Eric, Jennifer, Kenny, thank you very much. Okay. I think you did a great job. But why don't we just turn to Slide 16? I'd just like to wrap it up before we get to the questions. So first, as you heard from Jennifer, we are executing our strategy of driving strong financial results. In the third quarter, we handled the highest absolute volumes of the year while setting several best-ever quarterly operating records. Kenny highlighted how the team is focused on outperforming our markets while pricing to the value we're providing our customers. Eric and team have the network operating extremely well as evidenced by our record operating results. Over the past several quarters, we've demonstrated agility with our buffer of resources. We will continue driving efficiencies while providing consistent and reliable service to win with our customers. To wrap it up, we are confident in our ability to lead the industry in safety, service, and operational excellence. In the upcoming weeks, we will hold our special meeting and shareholder vote. We will also be filing our merger application with the STB. At that time, we will provide more details on the opportunity with Norfolk Southern to create America's first transcontinental railroad. Our results today demonstrate we are focused on the day-to-day business of optimizing the great Union Pacific franchise. And with that, we're ready to take your questions.
Operator
Thank you, Mr. Vena. We'll now be conducting a question-and-answer session. Our first question is from the line of Tom Wadewitz with UBS.

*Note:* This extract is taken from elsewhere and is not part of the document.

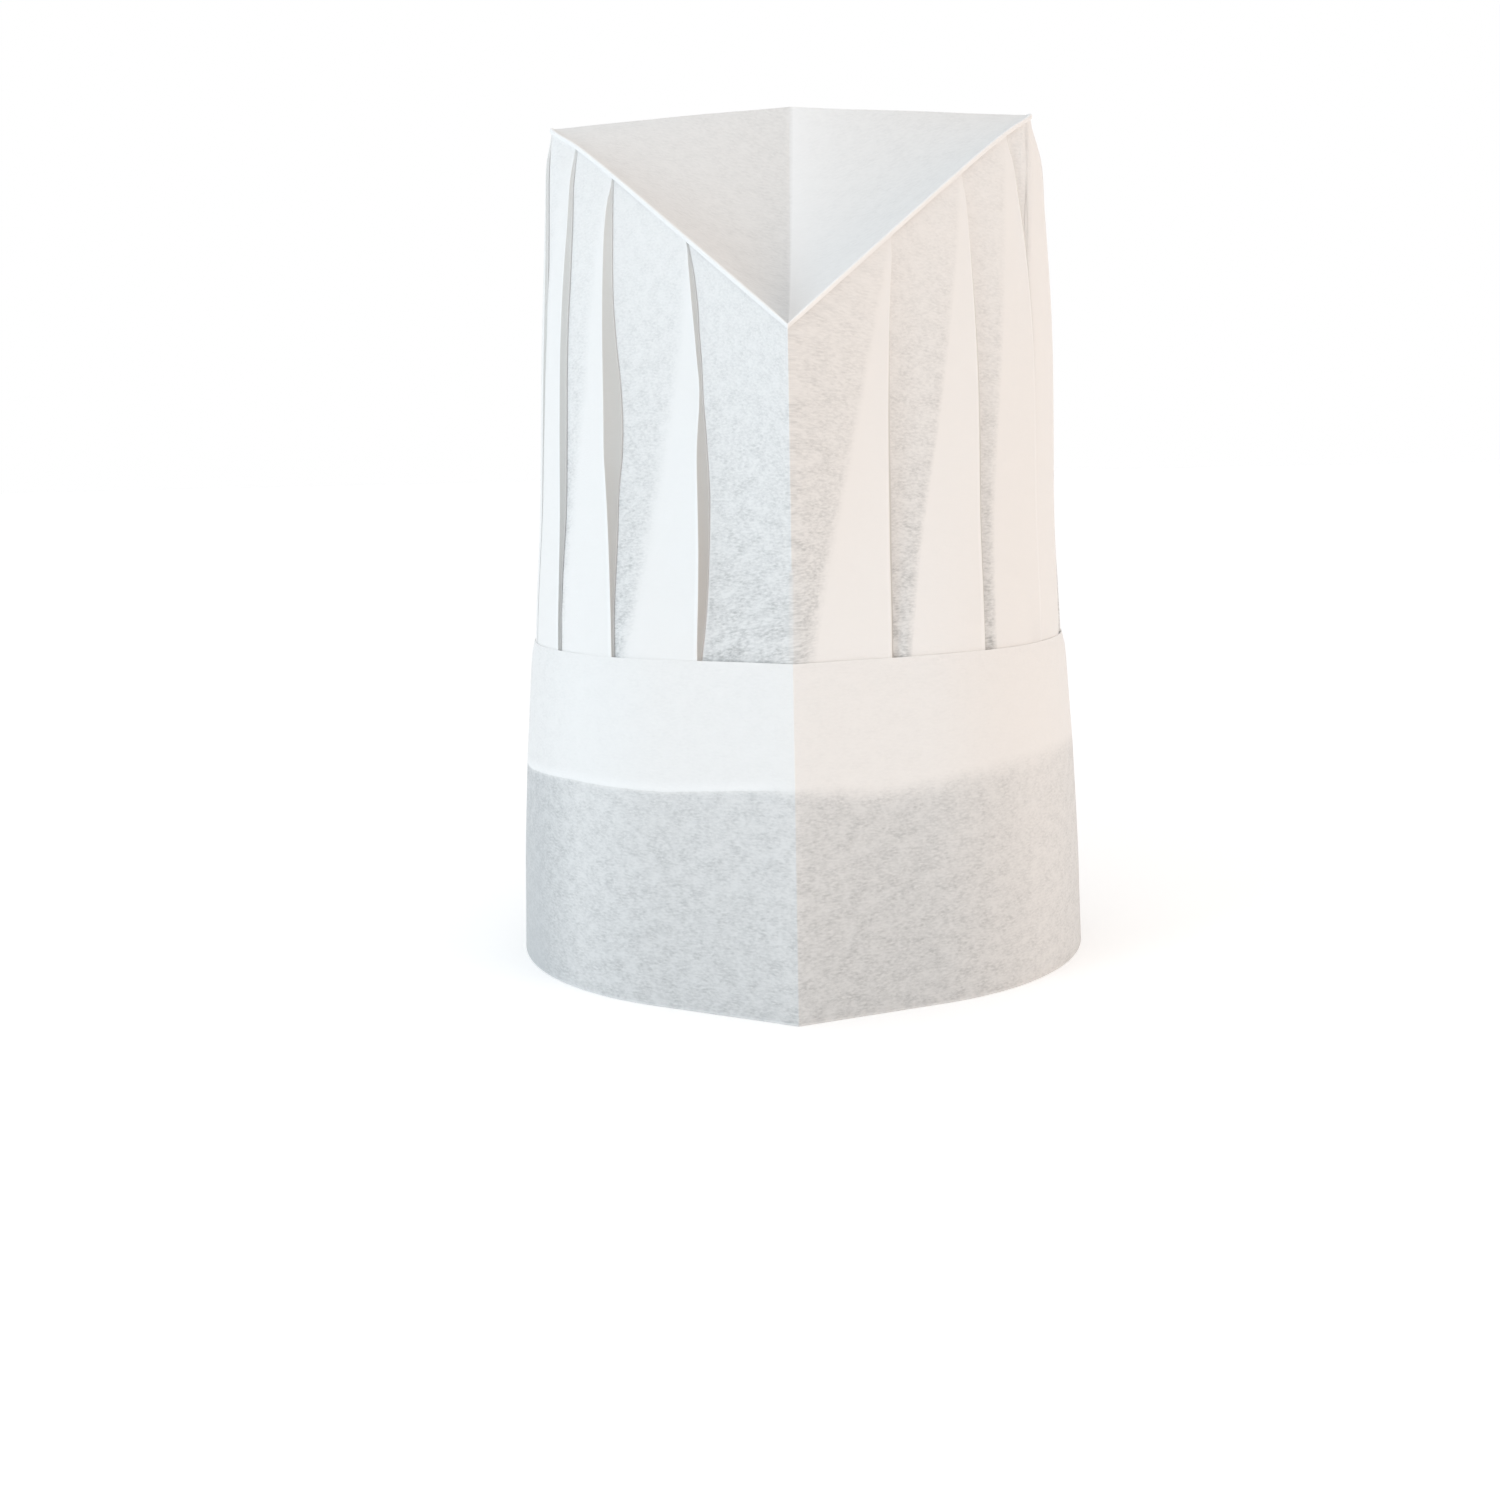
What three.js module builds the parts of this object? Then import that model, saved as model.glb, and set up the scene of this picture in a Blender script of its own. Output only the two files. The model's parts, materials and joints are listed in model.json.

I wanted to see if you could offer some more thoughts on just how you see the merger application, the process of building support from shippers and unions. Just how that process is progressing? I think the deal you had with SMART, the agreement was a nice win for you. I don't know if you expect any more of those coming or if you expect kind of any gains on the shipper side? Or is it more like we're in a waiting period for the filing? And then you mentioned a couple of weeks for the filing, any more kind of just expectations of when that filing will come with STB?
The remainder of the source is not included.